● **WHAT THE TASK REQUIRES**:
Repeat the whole listing below, word for word.

● **INFORMATION SHOWN**:
-*-

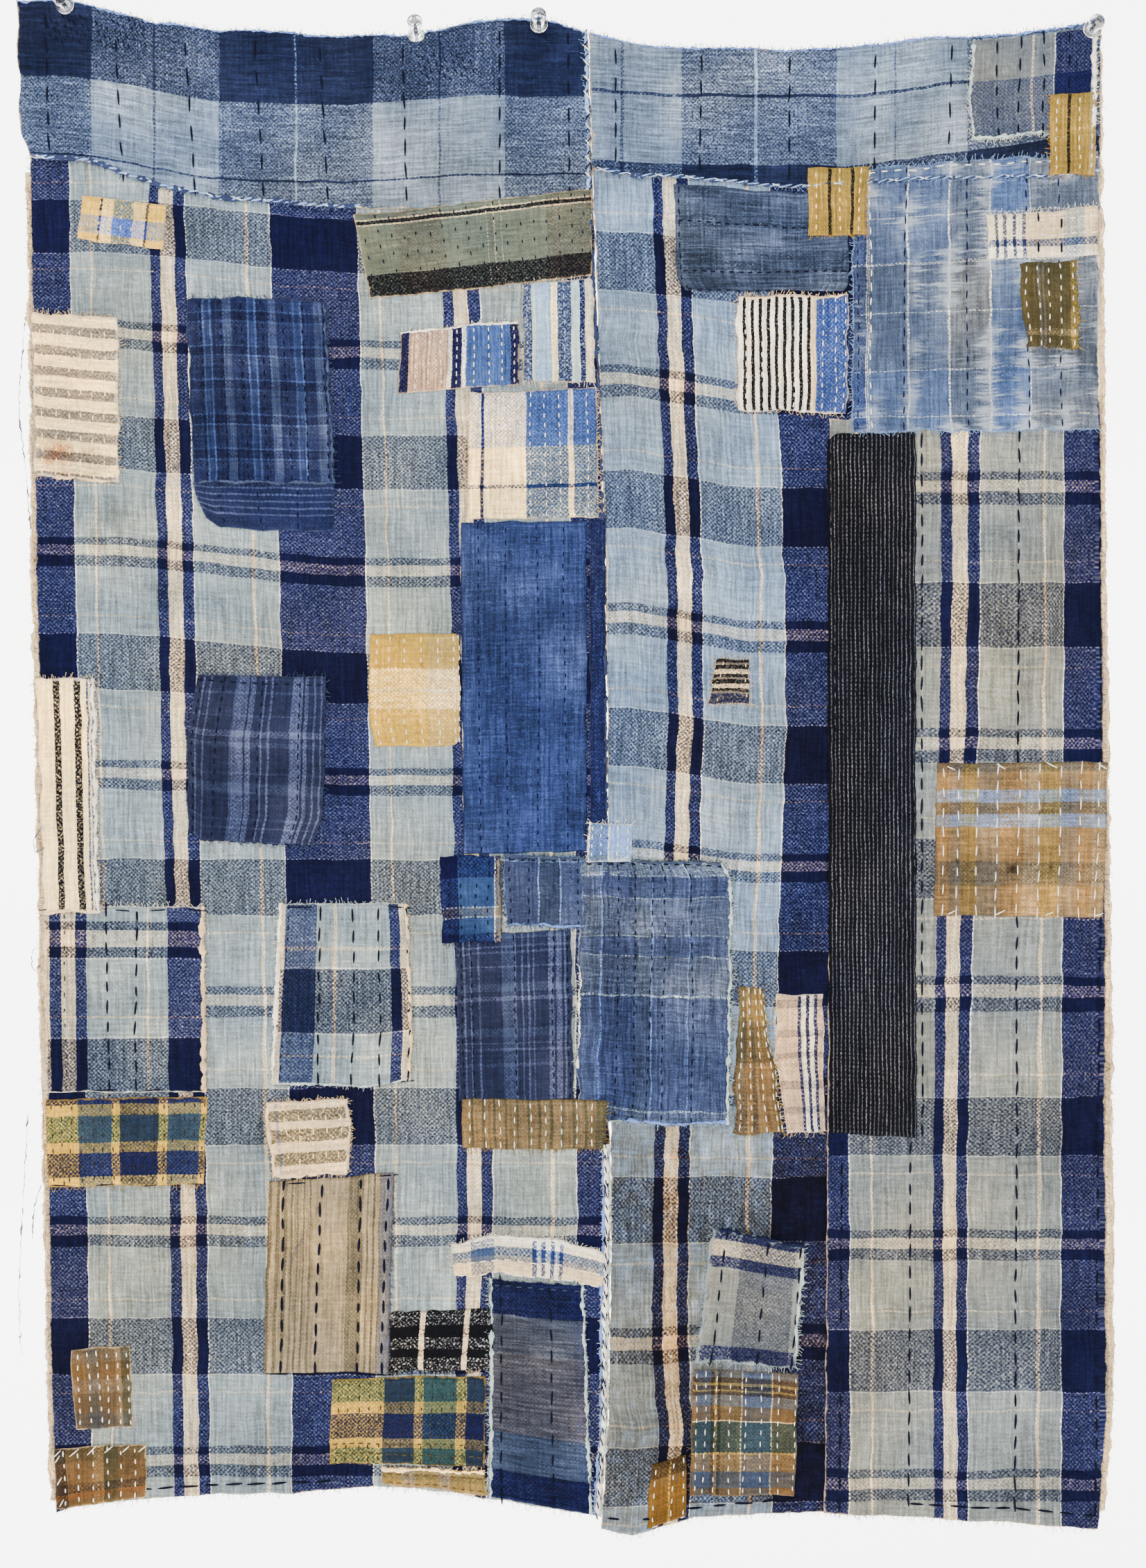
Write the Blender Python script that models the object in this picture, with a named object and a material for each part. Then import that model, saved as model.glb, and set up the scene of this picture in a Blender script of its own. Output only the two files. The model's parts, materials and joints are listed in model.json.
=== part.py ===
"""Boro patched cloth, hung from four clear push pins.

Two narrow loom widths and their top bands are sewn edge to edge, a third panel laps over them at
the right, and patches are sewn on in up to three layers. The cloth hangs against the plane Y = 0,
with +X to the right, +Z up and its face towards -Y. The origin is in the middle of the top edge.
Tables and named sizes are in millimetres and are turned to metres where a mesh is made.
"""

import math
from collections import namedtuple

import bmesh
import bpy
from mathutils import Matrix, Vector

MM = 0.001

# Layers of cloth, counted forwards from the panels at layer 0; the left backing is layer -1
PANEL_THICKNESS = 1.4
PATCH_THICKNESS = 1.1
LAYER_GAP = 0.3
BACKING_CLEARANCE = 2.0

# The hanging surface: how far the panels stand in front of the plane that they hang against
HANG_DROP = 870.0
MOST_FALL = 1.05
FOLD_GROWTH = 1.6
SWAG_FADE = 130.0
SWAG_PEAK = 16.0   # makes the bulge 1 deep half-way between two pins
CELL_WIDTH = 22.0
CELL_HEIGHT = 44.0
CUTTER_BACK = 40.0
CUTTER_FRONT = -110.0

Fold = namedtuple("Fold", "top_x hem_x left_width right_width top_depth hem_depth")
FOLDS = (
    Fold(top_x=-330, hem_x=-306, left_width=55, right_width=75, top_depth=2, hem_depth=18),
    Fold(top_x=-205, hem_x=-195, left_width=70, right_width=60, top_depth=4, hem_depth=7),
    Fold(top_x=12, hem_x=22, left_width=105, right_width=75, top_depth=3, hem_depth=38),
    Fold(top_x=150, hem_x=150, left_width=60, right_width=75, top_depth=3, hem_depth=12),
    Fold(top_x=312, hem_x=306, left_width=70, right_width=60, top_depth=1, hem_depth=14),
)

# Where each pin goes through the cloth, the layers that it goes through, and its lean upwards
Pin = namedtuple("Pin", "x z layers lean")
PINS = {
    "pin_left": Pin(x=-298, z=10, layers=2, lean=0),
    "pin_middle_left": Pin(x=-92, z=-9, layers=2, lean=18),
    "pin_middle": Pin(x=-20, z=-2, layers=2, lean=6),
    "pin_right": Pin(x=304.5, z=-4, layers=3, lean=0),
}
SWAG_DEPTHS = (10.0, 3.0, 14.0)
PIN_SIDES = 12
NEEDLE_RADIUS = 0.6
NEEDLE_HOLE_RADIUS = 0.9
NEEDLE_REACH = 9.0
NEEDLE_POINT = 2.0
FLANGE_RADIUS = 5.2
PIN_PROFILE = ((0.0, 5.2), (1.2, 5.2), (2.0, 3.3), (7.0, 2.8), (9.0, 4.2), (12.4, 4.5), (13.0, 3.9))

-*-

● **EXERCISE ANSWER**:
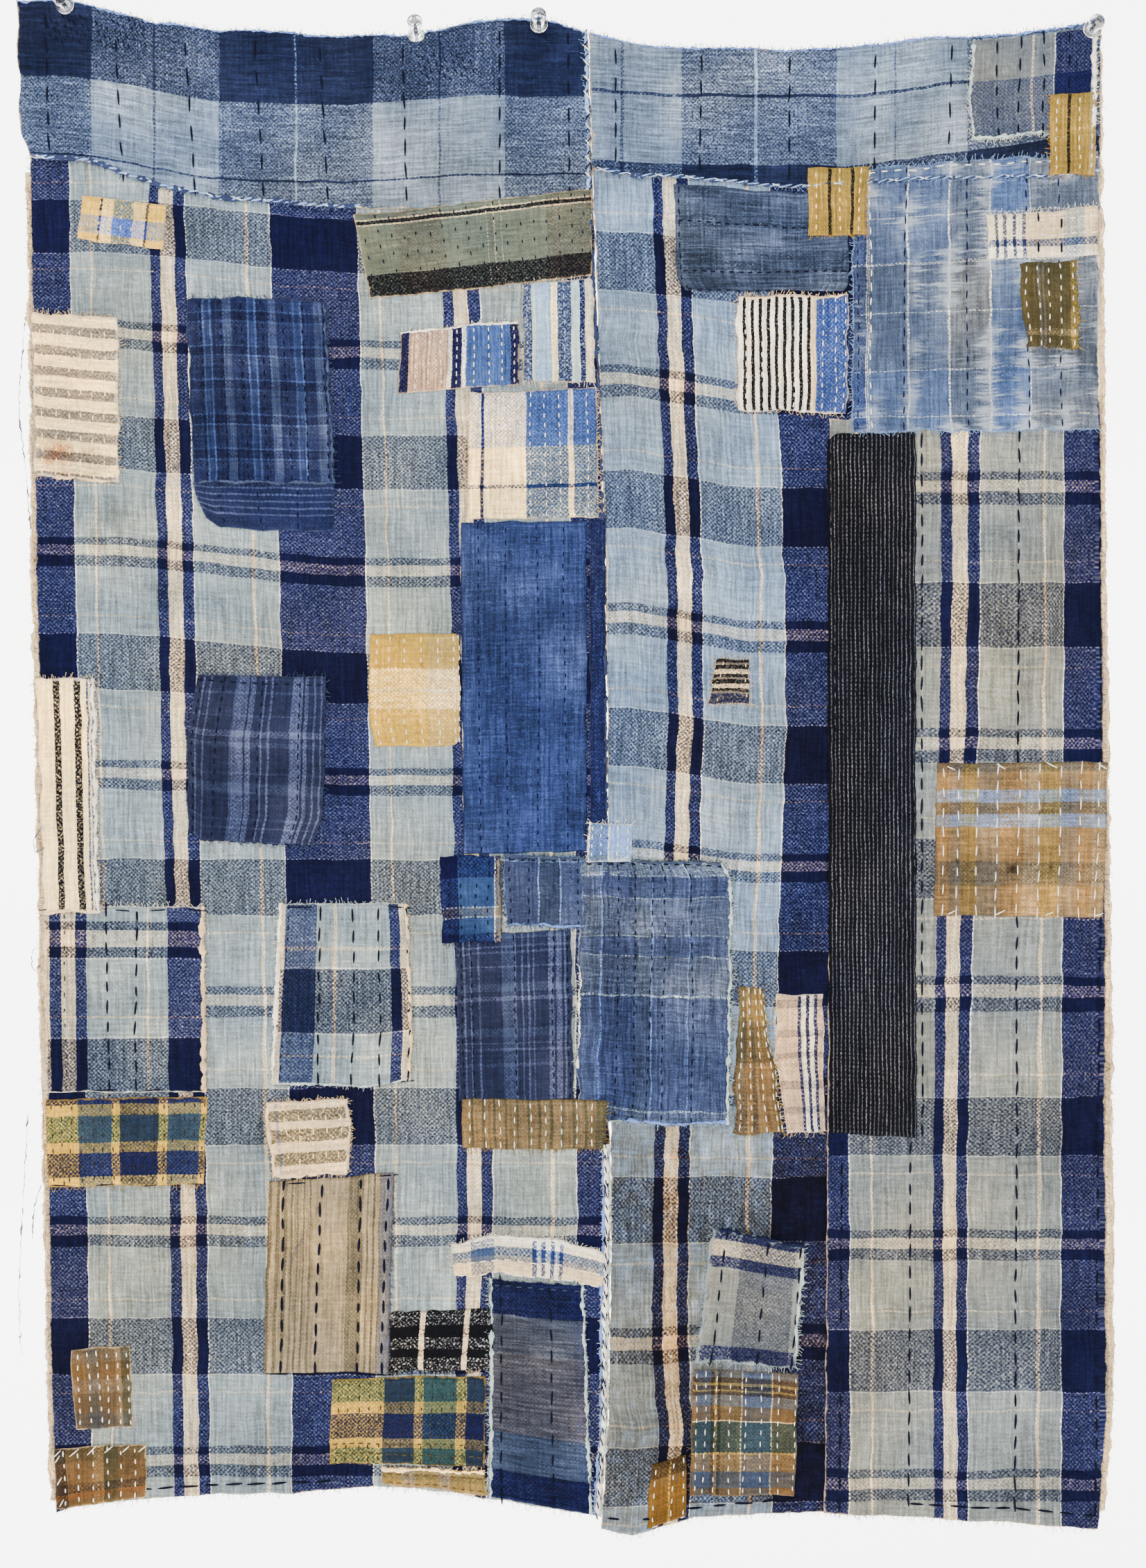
Write the Blender Python script that models the object in this picture, with a named object and a material for each part. Then import that model, saved as model.glb, and set up the scene of this picture in a Blender script of its own. Output only the two files. The model's parts, materials and joints are listed in model.json.
=== part.py ===
"""Boro patched cloth, hung from four clear push pins.

Two narrow loom widths and their top bands are sewn edge to edge, a third panel laps over them at
the right, and patches are sewn on in up to three layers. The cloth hangs against the plane Y = 0,
with +X to the right, +Z up and its face towards -Y. The origin is in the middle of the top edge.
Tables and named sizes are in millimetres and are turned to metres where a mesh is made.
"""

import math
from collections import namedtuple

import bmesh
import bpy
from mathutils import Matrix, Vector

MM = 0.001

# Layers of cloth, counted forwards from the panels at layer 0; the left backing is layer -1
PANEL_THICKNESS = 1.4
PATCH_THICKNESS = 1.1
LAYER_GAP = 0.3
BACKING_CLEARANCE = 2.0

# The hanging surface: how far the panels stand in front of the plane that they hang against
HANG_DROP = 870.0
MOST_FALL = 1.05
FOLD_GROWTH = 1.6
SWAG_FADE = 130.0
SWAG_PEAK = 16.0   # makes the bulge 1 deep half-way between two pins
CELL_WIDTH = 22.0
CELL_HEIGHT = 44.0
CUTTER_BACK = 40.0
CUTTER_FRONT = -110.0

Fold = namedtuple("Fold", "top_x hem_x left_width right_width top_depth hem_depth")
FOLDS = (
    Fold(top_x=-330, hem_x=-306, left_width=55, right_width=75, top_depth=2, hem_depth=18),
    Fold(top_x=-205, hem_x=-195, left_width=70, right_width=60, top_depth=4, hem_depth=7),
    Fold(top_x=12, hem_x=22, left_width=105, right_width=75, top_depth=3, hem_depth=38),
    Fold(top_x=150, hem_x=150, left_width=60, right_width=75, top_depth=3, hem_depth=12),
    Fold(top_x=312, hem_x=306, left_width=70, right_width=60, top_depth=1, hem_depth=14),
)

# Where each pin goes through the cloth, the layers that it goes through, and its lean upwards
Pin = namedtuple("Pin", "x z layers lean")
PINS = {
    "pin_left": Pin(x=-298, z=10, layers=2, lean=0),
    "pin_middle_left": Pin(x=-92, z=-9, layers=2, lean=18),
    "pin_middle": Pin(x=-20, z=-2, layers=2, lean=6),
    "pin_right": Pin(x=304.5, z=-4, layers=3, lean=0),
}
SWAG_DEPTHS = (10.0, 3.0, 14.0)
PIN_SIDES = 12
NEEDLE_RADIUS = 0.6
NEEDLE_HOLE_RADIUS = 0.9
NEEDLE_REACH = 9.0
NEEDLE_POINT = 2.0
FLANGE_RADIUS = 5.2
PIN_PROFILE = ((0.0, 5.2), (1.2, 5.2), (2.0, 3.3), (7.0, 2.8), (9.0, 4.2), (12.4, 4.5), (13.0, 3.9))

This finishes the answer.